The Berlin Center for Machine Learning (BZML), a second centre of excellence within the scope of AI research, has now joined the BBDC at the TU Berlin. Which role does Berlin play here?

In Berlin, outstanding research work in the fields of data science, big data, data management, data analysis and machine learning as well as AI as a whole is being carried out at various scientific institutions. This is one of Berlin's strengths. The good cooperation between the BBDC and the BZML is bringing about a close integration of the previously isolated areas of data management and machine learning. The continued funding of basic research in these two areas is still extremely important, as science has to repeatedly break down the boundaries of technology. In particular, the economy today enjoys immense competitive advantages when modern methods of data analysis and machine learning can be applied to big data. Thus, big data and machine learn­ing are the technological cornerstones of data science and applications of modern artificial intelli­gence. Berlin has a leading international position in this field, backed up by the BBDC and the BZML in basic research, but also by the related research topics of mathematics in the Excellence Cluster Math+ and in basic AI by the Excellence Cluster Science of Intelligence.
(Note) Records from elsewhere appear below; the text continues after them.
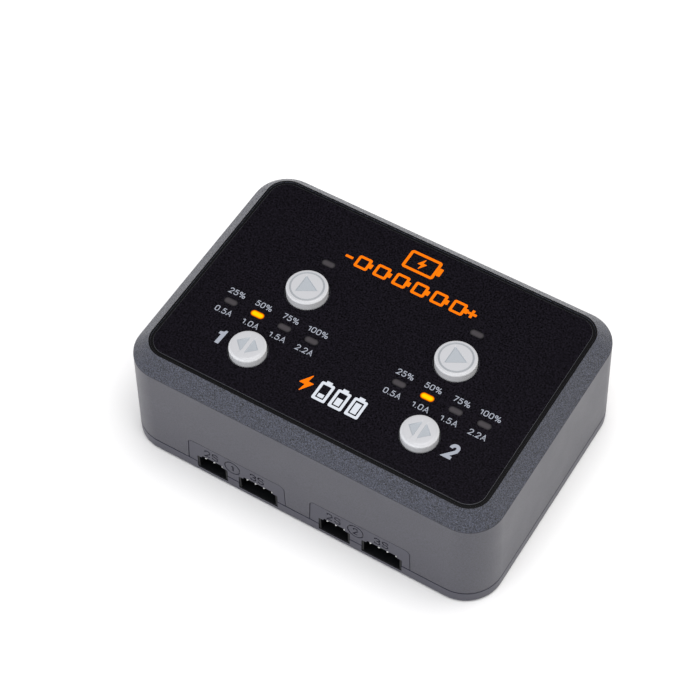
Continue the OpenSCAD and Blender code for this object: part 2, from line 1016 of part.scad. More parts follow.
module transformer_core() {
    color([0.22, 0.22, 0.24])
    translate(transformer_at)
        difference() {
            block(0, 0, core_low, core_size);
            for (side = SIDES)
                block(side * (core_leg + core_window) / 2, 0, core_low - cut, [
                    core_window,
                    core_size[1] - 2 * core_yoke,
                    core_size[2] + 2 * cut
                ]);
        }
}

module transformer_coil() {
    color([0.95, 0.85, 0.2])
    translate(transformer_at)
        difference() {
            block(0, 0, core_low - coil_layer, [
                core_leg + 2 * (core_window - coil_gap),
                coil_depth,
                core_size[2] + 2 * coil_layer
            ]);
            block(0, 0, core_low - seat, [
                core_leg + 2 * seat,
                coil_depth + 2 * cut,
                core_size[2] + 2 * seat
            ]);
        }
}

module transformer_bobbin() {
    color([0.1, 0.1, 0.11])
    translate(transformer_at)
        union() {
            place([0, 0], bobbin_base);
            for (side = SIDES)
                place([0, side * (bobbin_base[1] - bobbin_end[1]) / 2], bobbin_end);
        }
}

module output_capacitors() {
    color([0.15, 0.2, 0.15])
    for (at = OUTPUT_CAPACITORS)
        stand(at, output_capacitor_size);
}

module channel_inductors() {
    color([0.3, 0.3, 0.32])
    for (at = INDUCTORS)
        place(at, inductor_size);
}

module channel_chips() {
    color([0.12, 0.12, 0.13])
    for (at = CHANNEL_CHIPS)
        place(at, channel_chip_size);
}

module balance_resistors() {
    color([0.16, 0.16, 0.17])
    for (i = [0 : resistor_count - 1])
        place([resistor_pitch * (i - (resistor_count - 1) / 2), resistor_y], resistor_size);
}

module optocoupler() {
    color([0.9, 0.9, 0.88])
        place(optocoupler_at, optocoupler_size);
}

top_shell();
base_tray();
overlay_film();
rubber_feet();
case_screws();
start_button(-1);  // start_button_1
start_button(1);  // start_button_2
select_button(-1);  // select_button_1
select_button(1);  // select_button_2
level_light_guide(-1);  // level_light_guide_1
level_light_guide(1);  // level_light_guide_2
status_light_guide(-1);  // status_light_guide_1
status_light_guide(1);  // status_light_guide_2
control_board();
control_board_screws();
control_chip();
level_leds();
status_leds();
switch_body(BUTTONS[0]);  // start_switch_1
switch_body(BUTTONS[1]);  // start_switch_2
switch_body(BUTTONS[2]);  // select_switch_1
switch_body(BUTTONS[3]);  // select_switch_2
switch_plunger(BUTTONS[0]);  // start_plunger_1
switch_plunger(BUTTONS[1]);  // start_plunger_2
switch_plunger(BUTTONS[2]);  // select_plunger_1
switch_plunger(BUTTONS[3]);  // select_plunger_2
board_link_pins();
board_link_socket();
main_board();
main_board_screws();
insulating_sheet();
port_housing(PORTS[0]);  // two_cell_port_1
port_housing(PORTS[1]);  // three_cell_port_1
port_housing(PORTS[2]);  // two_cell_port_2
port_housing(PORTS[3]);  // three_cell_port_2
port_pins(PORTS[0]);  // two_cell_pins_1
port_pins(PORTS[1]);  // three_cell_pins_1
port_pins(PORTS[2]);  // two_cell_pins_2
port_pins(PORTS[3]);  // three_cell_pins_2
mains_inlet();
mains_inlet_pins();
fuse();
line_capacitor();
choke_core();
choke_windings();
bridge_rectifier();
bulk_capacitor();
power_transistor();
transistor_heatsink();
transformer_core();
transformer_coil();
transformer_bobbin();
output_diode();
diode_heatsink();
output_capacitors();
channel_inductors();
channel_chips();
balance_resistors();
optocoupler();
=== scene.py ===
"""Looks of a two-channel balance battery charger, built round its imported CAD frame.

Shapes are worked out in millimetres, in the CAD's own frame, and turned into metres
when a mesh is made. +X runs along the long front side and the ports face -Y.
"""

import json
import math

import bmesh
import bpy
from mathutils import Matrix, Vector


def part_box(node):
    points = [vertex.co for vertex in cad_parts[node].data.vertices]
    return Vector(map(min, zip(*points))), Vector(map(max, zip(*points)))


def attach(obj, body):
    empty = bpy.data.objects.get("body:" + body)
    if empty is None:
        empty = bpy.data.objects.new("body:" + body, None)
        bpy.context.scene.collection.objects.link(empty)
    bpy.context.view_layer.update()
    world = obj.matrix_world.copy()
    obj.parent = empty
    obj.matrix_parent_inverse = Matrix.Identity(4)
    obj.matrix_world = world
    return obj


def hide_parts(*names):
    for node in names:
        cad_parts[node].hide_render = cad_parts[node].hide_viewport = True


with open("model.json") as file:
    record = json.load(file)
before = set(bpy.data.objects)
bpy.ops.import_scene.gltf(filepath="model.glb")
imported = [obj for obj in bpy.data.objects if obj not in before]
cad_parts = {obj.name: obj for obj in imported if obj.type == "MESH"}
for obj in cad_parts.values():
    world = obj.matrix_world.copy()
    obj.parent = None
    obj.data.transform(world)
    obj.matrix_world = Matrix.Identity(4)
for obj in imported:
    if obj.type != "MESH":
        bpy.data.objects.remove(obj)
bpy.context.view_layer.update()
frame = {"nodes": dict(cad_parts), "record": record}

MM = 0.001
BODY = "charger_body"
CHANNELS = (1, 2)
OVERRUN = 1.0  # how far a cutter runs past the face it cuts
ARC_STEPS = 14
STADIUM_STEPS = 16
LATHE_STEPS = 112


# -------------------- places, from the frame


def span(node):
    """Lowest and highest corner of a CAD node, in millimetres."""
    low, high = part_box(node)
    return Vector(low) / MM, Vector(high) / MM


def middle(node):
    low, high = span(node)
    return (low + high) / 2


def corners_of(node, inset):
    """Axes of four round pieces of one radius that a node holds at its corners."""
    low, high = span(node)
    return [(x, y) for x in (low.x + inset, high.x - inset) for y in (low.y + inset, high.y - inset)]


TRAY_LOW, TRAY_HIGH = span("base_tray")
SHELL_LOW, SHELL_HIGH = span("top_shell")
FILM_LOW, FILM_HIGH = span("overlay_film")

FOOT_PLANE = span("rubber_feet")[0].z
BASE_Z = TRAY_LOW.z
BASE_HALF = Vector((TRAY_HIGH.x, TRAY_HIGH.y))
RIM_Z = SHELL_HIGH.z
SHELL_Z = SHELL_LOW.z
TRAY_Z = SHELL_Z - 0.3

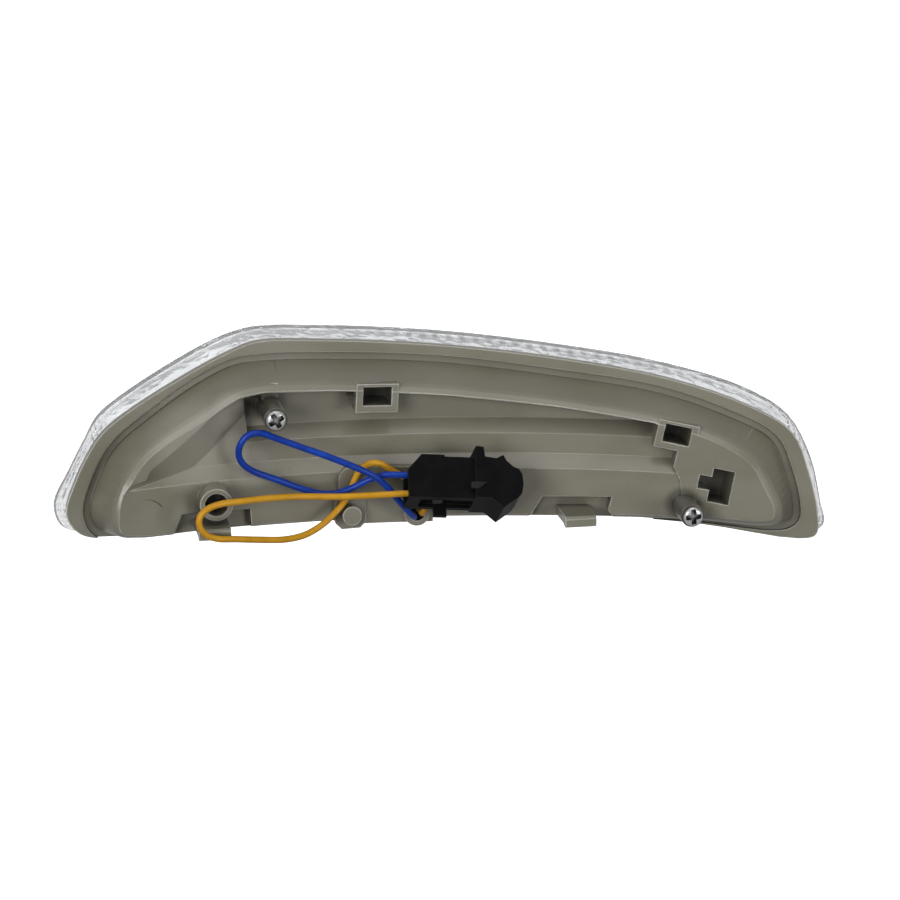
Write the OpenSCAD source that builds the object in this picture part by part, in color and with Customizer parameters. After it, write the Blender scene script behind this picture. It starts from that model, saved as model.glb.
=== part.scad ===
// Side repeater lamp for a door mirror, seen from behind.
// The datum is the locating bore: its axis is Y, and its rear rim lies in the plane Y = 0.
// X runs along the lamp, Z is up, and -Y points out of the back towards the mirror's frame.
// A level is a distance behind the flange's rear face, measured along the bend's radius.

/* [Bend and datum] */
// Radius of the lamp's bend in plan, at the flange's rear face
bend_radius = 230; // [210:5:260]
// Distance along X from the locating bore to the crown of the bend
crown_x = 61; // [55:1:67]
// Distance along Y from the locating bore's rim to the flange's rear face
rim_to_flange = 18; // [17:0.5:19.5]
// Lean of the rear panel's creases, in degrees
crease_lean = 2; // [1.5:0.25:2.5]

/* [Housing shell] */
// Thickness of the housing's walls
wall = 1.8; // [1.6:0.1:2]
// Thickness of the flange that carries the lens
flange_t = 2.2; // [1.8:0.1:2.8]
// Height of the body behind the flange
body_h = 11.5; // [11:0.25:12]
// Depth of the groove between flange and body wall
groove_d = 0.9; // [0.6:0.1:1.2]
// Width of the groove between flange and body wall
groove_w = 2; // [1.6:0.1:2.4]

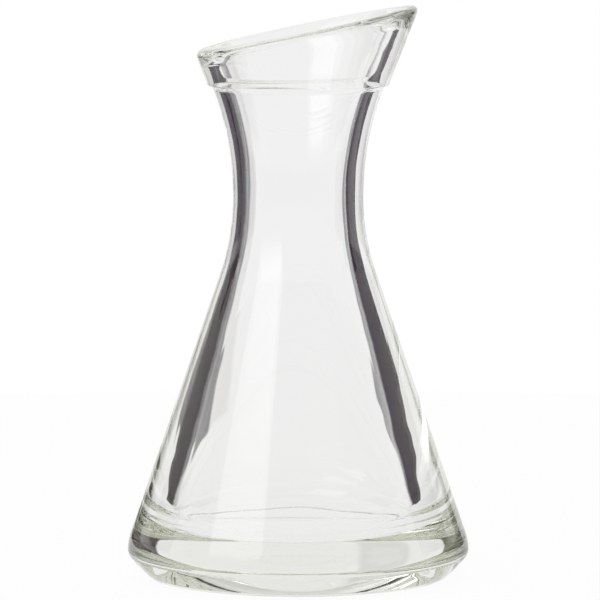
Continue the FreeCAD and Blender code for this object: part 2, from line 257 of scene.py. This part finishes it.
def straight(first, second, count):
    """Rings from just after the first up to the second, evenly spaced."""
    return [blend_rings(first, second, i / count) for i in range(1, count + 1)]


def rounded(before, corner, after, count):
    """Rings that leave one ring, round off a corner ring and arrive at a third."""
    rings = []
    for i in range(1, count + 1):
        share = i / count
        leaving = blend_rings(before, corner, share)
        arriving = blend_rings(corner, after, share)
        rings.append(blend_rings(leaving, arriving, share))
    return rings


def fan_of_rings(foot, slope, first_level, last_level, first_lean, last_lean):
    """Rings on a cone whose lean grows evenly."""
    count = steps(last_level - first_level, RUN_STEP)
    rings = []
    for i in range(1, count + 1):
        share = i / count
        level = first_level + (last_level - first_level) * share
        rings.append(leaning_ring(foot, slope, level, first_lean + (last_lean - first_lean) * share))
    return rings


# %% [markdown]
# ### The collar
# The collar is a small ledge where the neck steps out into the mouth, as a mould leaves it. It
# could be a bevel put on later, but a bevel tool knows nothing of the even spacing, so its rounded
# edge is written as rings like the rest.

# %% Rings of the collar
LEDGE_STEP = 0.4 * MM
COLLAR_EDGE_RINGS = 5

flare_foot = (collar_radius, collar_level)
ledge_end = (collar_radius - collar_round, collar_level)
edge_end = (collar_radius + collar_round * flare_slope, collar_level + collar_round)
ledge = [level_ring(point) for point in run(neck_top, ledge_end, LEDGE_STEP)]
ledge += rounded(ledge[-1], level_ring(flare_foot), level_ring(edge_end), COLLAR_EDGE_RINGS)
print("collar: %d rings, steps out by %.1f mm" % (len(ledge), collar_step / MM))

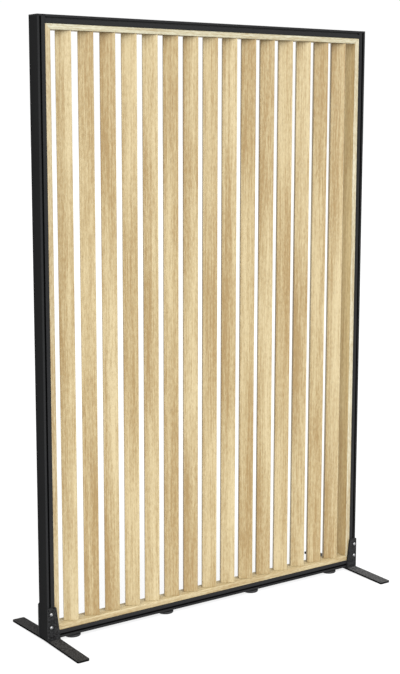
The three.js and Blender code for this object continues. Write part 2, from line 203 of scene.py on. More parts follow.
class Shader:
    """A material's node tree, with short ways to add a node and join it up."""

    # The Mix node's colours go by number, because its numbers and vectors have the same names
    FIRST_COLOUR = "6"
    SECOND_COLOUR = "7"
    MIXED_COLOUR = 2

    def __init__(self, name):
        self.material = bpy.data.materials.new(name)
        self.material.use_nodes = True
        self.tree = self.material.node_tree
        self.tree.nodes.clear()
        self.output = self.tree.nodes.new("ShaderNodeOutputMaterial")
        self.surface = self.tree.nodes.new("ShaderNodeBsdfPrincipled")
        self.tree.links.new(self.surface.outputs["BSDF"], self.output.inputs["Surface"])

    def node(self, kind, settings=None, **sockets):
        made = self.tree.nodes.new("ShaderNode" + kind)
        for key, value in (settings or {}).items():
            setattr(made, key, value)
        for key, value in sockets.items():
            self.feed(made, key, value)
        return made

    def feed(self, node, socket, value):
        """Joins a socket, by its name or number, to another node's output, or sets it to a plain value."""
        place = node.inputs[int(socket)] if socket.isdigit() else node.inputs[socket]
        if isinstance(value, bpy.types.NodeSocket):
            self.tree.links.new(value, place)
        else:
            place.default_value = value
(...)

This is supple­mented by institutes working on the social effects of AI such as the Weizenbaum Institute and communica­tion platforms such as the Smart Data Forum, as well as by application-oriented research in the ECDF and technology transfer by institutes such as the DFKI, the German Research Center for Artificial Intelligence, and Fraunhofer, to name just a few. There are also leading companies with a strong focus on AI, such as Amazon, SAP, Google and Siemens, as well as an exciting start-up scene. Overall, Berlin offers a unique ecosystem for research and technol­ogy transfer in the field of artificial intelligence, with cutting-edge research in the field of data science, especially in the essential basics of data management and machine learning.

These strengths are to be expanded in the future, as Germany’s capital wishes to become a digital hotspot. What do you think is needed for this?

I will answer with a look back. In 1999, two young men in Silicon Valley developed an algorithm which ultimately became the basis for Google. They didn't know what business idea could be made from it, but they got money for it, a very large amount of money. What I want to say is that we must on the one hand become more technology-driven and more willing to take risks. On the other hand, we should take the bottom-up mentality of Silicon Valley as an example. We should give massive support to people who have a new idea for a technology and help them to develop business ideas from this. Inventors are often not businessmen, so we need technology-oriented, risk-taking and visionary business angels who understand technologies and their poten­tial. Although there are more of them in Berlin than in many other places in Europe, unfortu­nately there are still too few. With many graduates in economics or similar fields I miss the neces­sary technical depth and vision which I found in Silicon Valley. At the same time, we need to mas­sively expand cutting-edge research at universities; in the future areas of data management and machine learning, there are not yet enough chairs and research groups in Berlin in proportion to the needs of business, science and society. Only in this way will we be able to train enough experts and generate innovations to translate the opportunities offered by AI into economic, scien­tific and social success. At the same time, we need sustainable funding in order to keep research on big data and machine learning in Berlin permanently at world level.